# Task directions
The listing below should be copied in full, word for word.

----

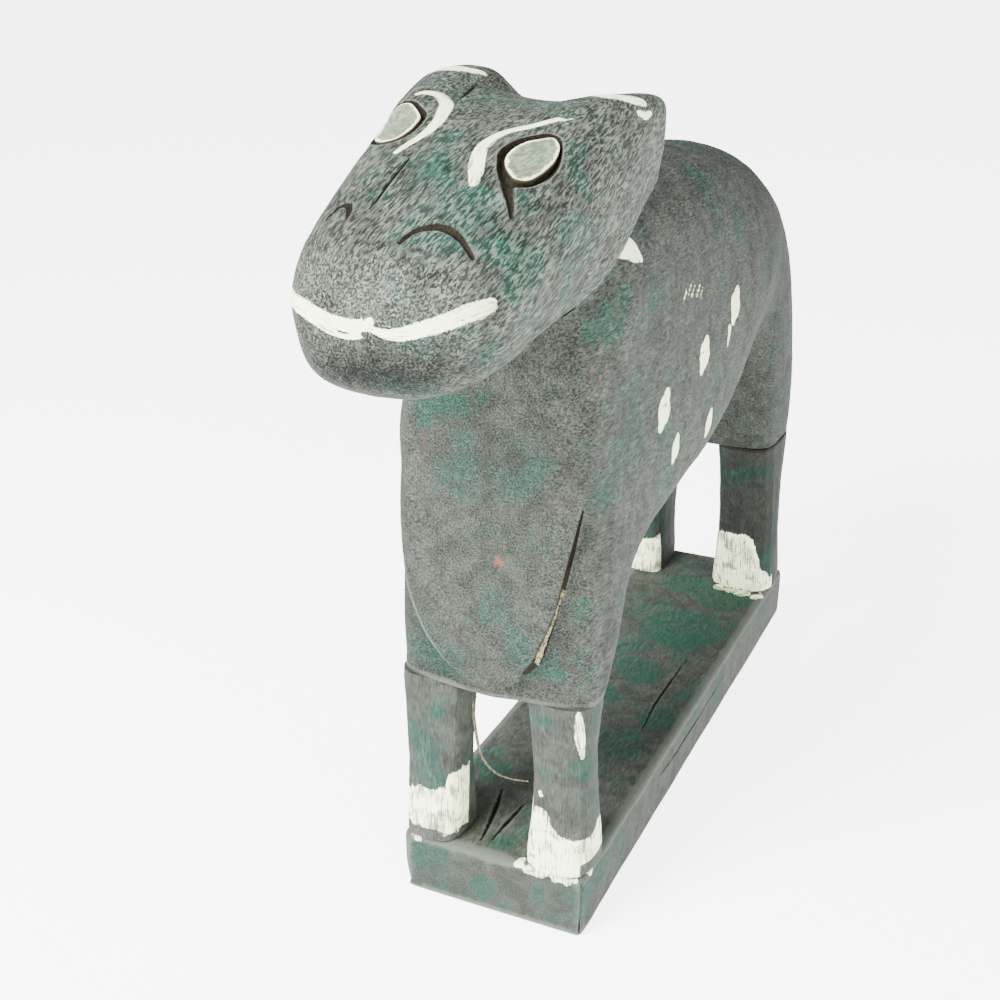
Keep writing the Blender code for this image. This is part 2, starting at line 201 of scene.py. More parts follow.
# Where the surface is made lighter or darker: (centre, (radius x, y, z), how much). On the head the strong
# darkening under the chin is painted shade; the muzzle is painted paler.
HEAD_SHADE_AND_TONES = [
    ((-6, -228, 284), (24, 12, 11), 0.06), ((0, -230, 254), (38, 22, 12), -0.80),
    ((-5, -188, 308), (34, 18, 14), -0.10), ((38, -170, 280), (12, 40, 22), -0.02),
    ((12, -232, 278), (12, 6, 6), 0.1),
]
# On the body the darkening low at the rear, above the hind legs, is painted shade; the body is also darker
# over the rump, and lighter or darker in patches elsewhere.
TORSO_SHADE_AND_TONES = [
    ((20, 120, 240), (60, 100, 60), -0.50), ((25, 140, 130), (60, 50, 60), -0.30),
    ((30, -120, 235), (25, 40, 40), 0.02), ((0, -165, 200), (26, 10, 24), 0.05),
    ((0, -162, 120), (40, 10, 24), -0.14), ((8, -160, 228), (34, 20, 16), 0.30),
    ((39, -140, 245), (12, 22, 22), 0.22), ((41, -60, 175), (14, 70, 26), 0.22),
    ((30, -158, 175), (10, 10, 20), 0.08),
]
# A painted shadow of the body on the plinth's top
PLINTH_PAINTED_SHADOW = [((-10, -80, 28), (22, 34, 8), -0.225)]
# Gouged lines that stand for the splits of the plinth
PLINTH_SPLITS = [
    (1.6, [(-15, -112, 28.5, 0.4), (-12, -124, 28.5, 1.0), (-9, -140, 28.5, 0.7), (-8, -148, 28.5, 0.3)]),
    (1.4, [(-2, -118, 28.5, 0.4), (-3, -130, 28.5, 0.9), (-4, -146, 28.5, 0.4)]),
    (1.0, [(24, -40, 28.5, 0.3), (22, -10, 28.5, 0.7), (23, 30, 28.5, 0.3)]),
    (0.8, [(39.5, -154.5, 27, 0.4), (39.8, -155, 15, 0.8), (39, -155, 3, 0.5)]),
    (0.9, [(40, -60, 19, 0.3), (40, -20, 17, 0.6), (40, 40, 18, 0.3)]),
]
# Cream paint spilt from the feet: (centre, radius)
PLINTH_SPILLS = [
    ((12, -154.5, 28), 3.4), ((17, -155, 28), 3.0), ((22, -155.5, 27.5), 4.2), ((27, -155.5, 27.5), 3.6),
    ((32, -155.5, 27.5), 3.6), ((37, -154, 28), 2.5), ((-34, -155, 27.5), 3.0), ((-24, -155.5, 28), 1.6),
    ((40, -146, 28), 2.4), ((14, 116, 28.5), 4.5), ((20, 115.5, 28.5), 4.0), ((26, 115, 28.5), 4.5),
    ((31, 114.5, 28.5), 3.8), ((35, 114, 28.5), 3.6), ((38, 117, 28), 2.5),
]
# The plinth's corner that is rounded off most
WORN_CORNER = np.array((-40, -155.5, 0))
# The middle of a splinter that hangs off the inner edge of the right front leg
SPLINTER = [
    (-13.4, -145, 103), (-13.6, -143.5, 92), (-13.2, -141, 76), (-12, -138, 62), (-8, -134, 53),
    (-2, -131, 49.5), (5, -129, 49),
]

# Each piece's first even mesh: (edge length in millimetres, rounds of smoothing)
EVEN = {"head": (0.92, 26), "torso": (1.45, 34), "leg": (0.7, 40), "plinth": (1.25, 14), "filler": (0.3, 6)}

# How much the bumps and arrises of each piece are rubbed pale
WEAR = {"head": 0.65, "torso": 0.3, "front": 0.8, "hind": 0.4, "plinth": 0.8}

# Joints: (a point, the normal, the pieces it is for, half its glue line)
FRONT = (np.array((0, 0, FRONT_JOINT)), np.array((0, 0, 1.0)), lambda y: y < 0, 0.03)
HIND = (np.array((0, 0, HIND_JOINT)), np.array((0, 0, 1.0)), lambda y: y > 0, 0.15)
NECK = (NECK_POINT, NECK_NORMAL, lambda y: y < 0, 0.12)
SOLE = (np.array((0, 0, 28.65)), np.array((0, 0, 1.0)), lambda y: True, 0.15)


# --- numbers -------------------------------------------------------------------------------


def lattice(cell, seed):
    n = cell[..., 0] * 73856093 ^ cell[..., 1] * 19349663 ^ cell[..., 2] * 83492791 ^ seed * 40503
    n = (n ^ n >> 13) * 1274126177 & 0xFFFFFFFF
    return ((n ^ n >> 16) & 0xFFFF) / 32767.5 - 1


def noise(points, size, seed):
    """Smooth noise from -1 to 1 with features of about the given size."""
    p = points / size
    cell = np.floor(p).astype(np.int64)
    f = p - cell
    f = f * f * (3 - 2 * f)
    total = 0
    for corner in np.ndindex(2, 2, 2):
        weight = np.prod(np.where(corner, f, 1 - f), axis=1)
        total = total + weight * lattice(cell + corner, seed)
    return total


def step(low, high, value):
    t = np.clip((value - low) / (high - low), 0, 1)
    return t * t * (3 - 2 * t)


def curve_through(points, spacing=0.6, closed=False):
    """Even points along a smooth curve through the given ones."""
    p = np.array(points, float)
    if closed:
        p = np.vstack((p[-1], p, p[:2]))
    else:
        p = np.vstack((2 * p[0] - p[1], p, 2 * p[-1] - p[-2]))
    out = []
    for a, b, c, d in zip(p, p[1:], p[2:], p[3:]):
        count = max(int(np.linalg.norm(c - b) / spacing), 2)
        t = np.linspace(0, 1, count, endpoint=False)[:, None]
        square, cube = 2 * a - 5 * b + 4 * c - d, 3 * b - a - 3 * c + d
        out.append(0.5 * (2 * b + (c - a) * t + square * t**2 + cube * t**3))
    out.append(out[0][:1] if closed else p[-2][None])
    return np.vstack(out)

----

# Task result
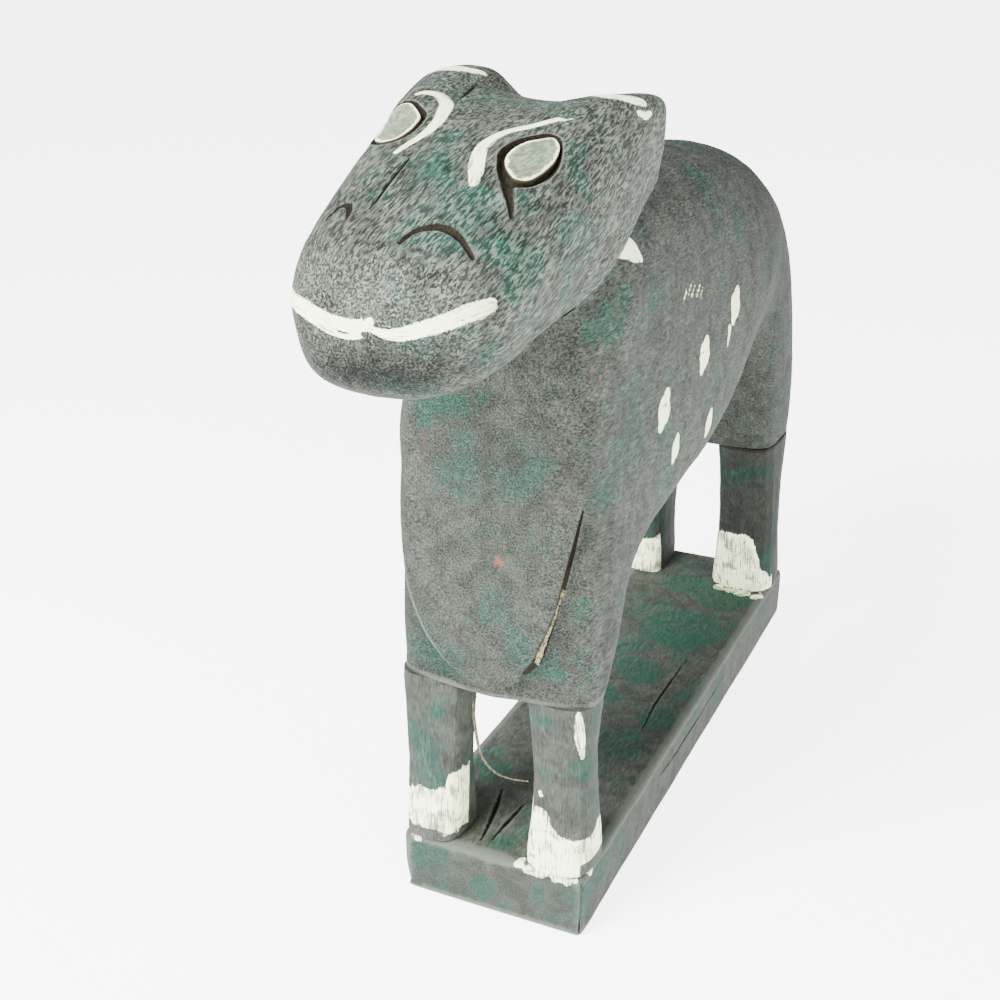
Keep writing the Blender code for this image. This is part 2, starting at line 201 of scene.py. More parts follow.
# Where the surface is made lighter or darker: (centre, (radius x, y, z), how much). On the head the strong
# darkening under the chin is painted shade; the muzzle is painted paler.
HEAD_SHADE_AND_TONES = [
    ((-6, -228, 284), (24, 12, 11), 0.06), ((0, -230, 254), (38, 22, 12), -0.80),
    ((-5, -188, 308), (34, 18, 14), -0.10), ((38, -170, 280), (12, 40, 22), -0.02),
    ((12, -232, 278), (12, 6, 6), 0.1),
]
# On the body the darkening low at the rear, above the hind legs, is painted shade; the body is also darker
# over the rump, and lighter or darker in patches elsewhere.
TORSO_SHADE_AND_TONES = [
    ((20, 120, 240), (60, 100, 60), -0.50), ((25, 140, 130), (60, 50, 60), -0.30),
    ((30, -120, 235), (25, 40, 40), 0.02), ((0, -165, 200), (26, 10, 24), 0.05),
    ((0, -162, 120), (40, 10, 24), -0.14), ((8, -160, 228), (34, 20, 16), 0.30),
    ((39, -140, 245), (12, 22, 22), 0.22), ((41, -60, 175), (14, 70, 26), 0.22),
    ((30, -158, 175), (10, 10, 20), 0.08),
]
# A painted shadow of the body on the plinth's top
PLINTH_PAINTED_SHADOW = [((-10, -80, 28), (22, 34, 8), -0.225)]
# Gouged lines that stand for the splits of the plinth
PLINTH_SPLITS = [
    (1.6, [(-15, -112, 28.5, 0.4), (-12, -124, 28.5, 1.0), (-9, -140, 28.5, 0.7), (-8, -148, 28.5, 0.3)]),
    (1.4, [(-2, -118, 28.5, 0.4), (-3, -130, 28.5, 0.9), (-4, -146, 28.5, 0.4)]),
    (1.0, [(24, -40, 28.5, 0.3), (22, -10, 28.5, 0.7), (23, 30, 28.5, 0.3)]),
    (0.8, [(39.5, -154.5, 27, 0.4), (39.8, -155, 15, 0.8), (39, -155, 3, 0.5)]),
    (0.9, [(40, -60, 19, 0.3), (40, -20, 17, 0.6), (40, 40, 18, 0.3)]),
]
# Cream paint spilt from the feet: (centre, radius)
PLINTH_SPILLS = [
    ((12, -154.5, 28), 3.4), ((17, -155, 28), 3.0), ((22, -155.5, 27.5), 4.2), ((27, -155.5, 27.5), 3.6),
    ((32, -155.5, 27.5), 3.6), ((37, -154, 28), 2.5), ((-34, -155, 27.5), 3.0), ((-24, -155.5, 28), 1.6),
    ((40, -146, 28), 2.4), ((14, 116, 28.5), 4.5), ((20, 115.5, 28.5), 4.0), ((26, 115, 28.5), 4.5),
    ((31, 114.5, 28.5), 3.8), ((35, 114, 28.5), 3.6), ((38, 117, 28), 2.5),
]
# The plinth's corner that is rounded off most
WORN_CORNER = np.array((-40, -155.5, 0))
# The middle of a splinter that hangs off the inner edge of the right front leg
SPLINTER = [
    (-13.4, -145, 103), (-13.6, -143.5, 92), (-13.2, -141, 76), (-12, -138, 62), (-8, -134, 53),
    (-2, -131, 49.5), (5, -129, 49),
]

# Each piece's first even mesh: (edge length in millimetres, rounds of smoothing)
EVEN = {"head": (0.92, 26), "torso": (1.45, 34), "leg": (0.7, 40), "plinth": (1.25, 14), "filler": (0.3, 6)}

# How much the bumps and arrises of each piece are rubbed pale
WEAR = {"head": 0.65, "torso": 0.3, "front": 0.8, "hind": 0.4, "plinth": 0.8}

# Joints: (a point, the normal, the pieces it is for, half its glue line)
FRONT = (np.array((0, 0, FRONT_JOINT)), np.array((0, 0, 1.0)), lambda y: y < 0, 0.03)
HIND = (np.array((0, 0, HIND_JOINT)), np.array((0, 0, 1.0)), lambda y: y > 0, 0.15)
NECK = (NECK_POINT, NECK_NORMAL, lambda y: y < 0, 0.12)
SOLE = (np.array((0, 0, 28.65)), np.array((0, 0, 1.0)), lambda y: True, 0.15)


# --- numbers -------------------------------------------------------------------------------


def lattice(cell, seed):
    n = cell[..., 0] * 73856093 ^ cell[..., 1] * 19349663 ^ cell[..., 2] * 83492791 ^ seed * 40503
    n = (n ^ n >> 13) * 1274126177 & 0xFFFFFFFF
    return ((n ^ n >> 16) & 0xFFFF) / 32767.5 - 1


def noise(points, size, seed):
    """Smooth noise from -1 to 1 with features of about the given size."""
    p = points / size
    cell = np.floor(p).astype(np.int64)
    f = p - cell
    f = f * f * (3 - 2 * f)
    total = 0
    for corner in np.ndindex(2, 2, 2):
        weight = np.prod(np.where(corner, f, 1 - f), axis=1)
        total = total + weight * lattice(cell + corner, seed)
    return total


def step(low, high, value):
    t = np.clip((value - low) / (high - low), 0, 1)
    return t * t * (3 - 2 * t)


def curve_through(points, spacing=0.6, closed=False):
    """Even points along a smooth curve through the given ones."""
    p = np.array(points, float)
    if closed:
        p = np.vstack((p[-1], p, p[:2]))
    else:
        p = np.vstack((2 * p[0] - p[1], p, 2 * p[-1] - p[-2]))
    out = []
    for a, b, c, d in zip(p, p[1:], p[2:], p[3:]):
        count = max(int(np.linalg.norm(c - b) / spacing), 2)
        t = np.linspace(0, 1, count, endpoint=False)[:, None]
        square, cube = 2 * a - 5 * b + 4 * c - d, 3 * b - a - 3 * c + d
        out.append(0.5 * (2 * b + (c - a) * t + square * t**2 + cube * t**3))
    out.append(out[0][:1] if closed else p[-2][None])
    return np.vstack(out)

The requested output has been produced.